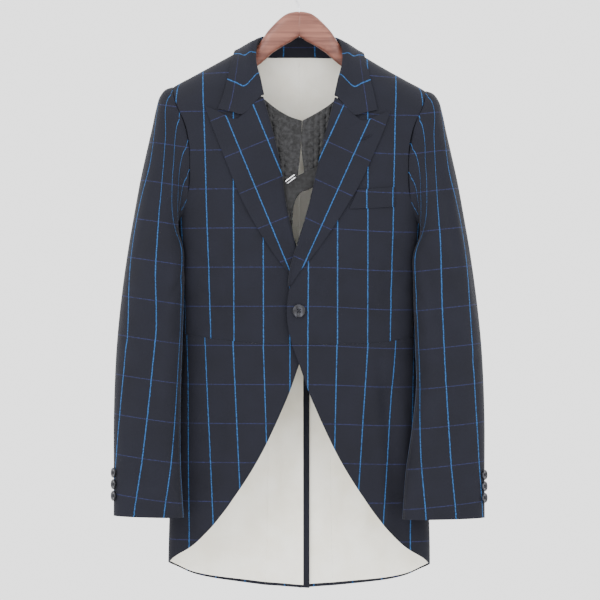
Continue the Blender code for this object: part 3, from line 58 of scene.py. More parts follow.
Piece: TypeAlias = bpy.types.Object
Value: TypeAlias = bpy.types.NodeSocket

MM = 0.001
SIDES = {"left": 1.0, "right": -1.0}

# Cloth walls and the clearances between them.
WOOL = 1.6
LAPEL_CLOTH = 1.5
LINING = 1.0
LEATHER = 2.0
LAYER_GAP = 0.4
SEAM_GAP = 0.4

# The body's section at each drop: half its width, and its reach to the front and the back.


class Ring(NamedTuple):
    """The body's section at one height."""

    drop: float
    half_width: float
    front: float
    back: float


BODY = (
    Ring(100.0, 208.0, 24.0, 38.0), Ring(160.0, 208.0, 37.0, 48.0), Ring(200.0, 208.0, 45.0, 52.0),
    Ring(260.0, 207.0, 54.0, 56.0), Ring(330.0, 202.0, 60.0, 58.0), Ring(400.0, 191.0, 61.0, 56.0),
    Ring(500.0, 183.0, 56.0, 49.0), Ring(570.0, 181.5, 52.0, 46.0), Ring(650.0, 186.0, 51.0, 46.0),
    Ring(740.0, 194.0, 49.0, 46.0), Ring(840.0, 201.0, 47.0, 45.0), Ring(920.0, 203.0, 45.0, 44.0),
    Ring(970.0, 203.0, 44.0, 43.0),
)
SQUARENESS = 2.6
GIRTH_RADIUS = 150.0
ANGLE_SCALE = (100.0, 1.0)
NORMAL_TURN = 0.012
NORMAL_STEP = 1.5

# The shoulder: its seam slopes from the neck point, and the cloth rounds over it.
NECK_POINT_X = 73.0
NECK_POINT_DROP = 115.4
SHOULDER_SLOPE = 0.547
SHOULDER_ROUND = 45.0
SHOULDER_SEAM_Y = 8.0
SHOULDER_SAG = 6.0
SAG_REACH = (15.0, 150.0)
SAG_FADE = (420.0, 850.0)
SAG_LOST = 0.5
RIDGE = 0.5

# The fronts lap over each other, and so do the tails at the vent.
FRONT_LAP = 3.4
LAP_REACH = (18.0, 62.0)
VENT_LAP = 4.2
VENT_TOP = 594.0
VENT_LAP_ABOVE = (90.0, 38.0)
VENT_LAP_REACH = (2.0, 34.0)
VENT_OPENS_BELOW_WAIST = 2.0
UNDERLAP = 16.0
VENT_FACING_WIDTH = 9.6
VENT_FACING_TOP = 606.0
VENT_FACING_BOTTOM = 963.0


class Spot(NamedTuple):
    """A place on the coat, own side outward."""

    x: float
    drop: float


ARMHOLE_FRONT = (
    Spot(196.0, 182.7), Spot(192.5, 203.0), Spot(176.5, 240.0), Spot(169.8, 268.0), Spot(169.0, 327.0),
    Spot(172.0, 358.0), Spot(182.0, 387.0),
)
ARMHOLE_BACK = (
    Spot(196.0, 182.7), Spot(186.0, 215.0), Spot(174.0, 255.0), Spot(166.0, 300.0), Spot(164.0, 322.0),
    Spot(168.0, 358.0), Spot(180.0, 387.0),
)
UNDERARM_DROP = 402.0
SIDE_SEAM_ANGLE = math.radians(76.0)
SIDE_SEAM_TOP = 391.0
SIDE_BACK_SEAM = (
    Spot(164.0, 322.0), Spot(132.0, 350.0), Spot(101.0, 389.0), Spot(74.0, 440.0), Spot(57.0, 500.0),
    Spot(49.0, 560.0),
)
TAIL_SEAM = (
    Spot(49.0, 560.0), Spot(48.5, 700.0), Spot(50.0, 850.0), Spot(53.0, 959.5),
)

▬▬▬

■ **Short exercise**
Repeat the material above in full, quoting it exactly.

■ **Solution for this task**
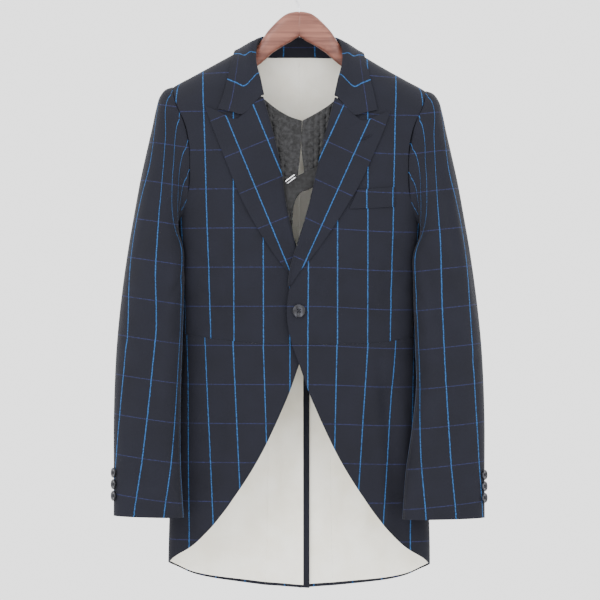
Continue the Blender code for this object: part 3, from line 58 of scene.py. More parts follow.
Piece: TypeAlias = bpy.types.Object
Value: TypeAlias = bpy.types.NodeSocket

MM = 0.001
SIDES = {"left": 1.0, "right": -1.0}

# Cloth walls and the clearances between them.
WOOL = 1.6
LAPEL_CLOTH = 1.5
LINING = 1.0
LEATHER = 2.0
LAYER_GAP = 0.4
SEAM_GAP = 0.4

# The body's section at each drop: half its width, and its reach to the front and the back.


class Ring(NamedTuple):
    """The body's section at one height."""

    drop: float
    half_width: float
    front: float
    back: float


BODY = (
    Ring(100.0, 208.0, 24.0, 38.0), Ring(160.0, 208.0, 37.0, 48.0), Ring(200.0, 208.0, 45.0, 52.0),
    Ring(260.0, 207.0, 54.0, 56.0), Ring(330.0, 202.0, 60.0, 58.0), Ring(400.0, 191.0, 61.0, 56.0),
    Ring(500.0, 183.0, 56.0, 49.0), Ring(570.0, 181.5, 52.0, 46.0), Ring(650.0, 186.0, 51.0, 46.0),
    Ring(740.0, 194.0, 49.0, 46.0), Ring(840.0, 201.0, 47.0, 45.0), Ring(920.0, 203.0, 45.0, 44.0),
    Ring(970.0, 203.0, 44.0, 43.0),
)
SQUARENESS = 2.6
GIRTH_RADIUS = 150.0
ANGLE_SCALE = (100.0, 1.0)
NORMAL_TURN = 0.012
NORMAL_STEP = 1.5

# The shoulder: its seam slopes from the neck point, and the cloth rounds over it.
NECK_POINT_X = 73.0
NECK_POINT_DROP = 115.4
SHOULDER_SLOPE = 0.547
SHOULDER_ROUND = 45.0
SHOULDER_SEAM_Y = 8.0
SHOULDER_SAG = 6.0
SAG_REACH = (15.0, 150.0)
SAG_FADE = (420.0, 850.0)
SAG_LOST = 0.5
RIDGE = 0.5

# The fronts lap over each other, and so do the tails at the vent.
FRONT_LAP = 3.4
LAP_REACH = (18.0, 62.0)
VENT_LAP = 4.2
VENT_TOP = 594.0
VENT_LAP_ABOVE = (90.0, 38.0)
VENT_LAP_REACH = (2.0, 34.0)
VENT_OPENS_BELOW_WAIST = 2.0
UNDERLAP = 16.0
VENT_FACING_WIDTH = 9.6
VENT_FACING_TOP = 606.0
VENT_FACING_BOTTOM = 963.0


class Spot(NamedTuple):
    """A place on the coat, own side outward."""

    x: float
    drop: float


ARMHOLE_FRONT = (
    Spot(196.0, 182.7), Spot(192.5, 203.0), Spot(176.5, 240.0), Spot(169.8, 268.0), Spot(169.0, 327.0),
    Spot(172.0, 358.0), Spot(182.0, 387.0),
)
ARMHOLE_BACK = (
    Spot(196.0, 182.7), Spot(186.0, 215.0), Spot(174.0, 255.0), Spot(166.0, 300.0), Spot(164.0, 322.0),
    Spot(168.0, 358.0), Spot(180.0, 387.0),
)
UNDERARM_DROP = 402.0
SIDE_SEAM_ANGLE = math.radians(76.0)
SIDE_SEAM_TOP = 391.0
SIDE_BACK_SEAM = (
    Spot(164.0, 322.0), Spot(132.0, 350.0), Spot(101.0, 389.0), Spot(74.0, 440.0), Spot(57.0, 500.0),
    Spot(49.0, 560.0),
)
TAIL_SEAM = (
    Spot(49.0, 560.0), Spot(48.5, 700.0), Spot(50.0, 850.0), Spot(53.0, 959.5),
)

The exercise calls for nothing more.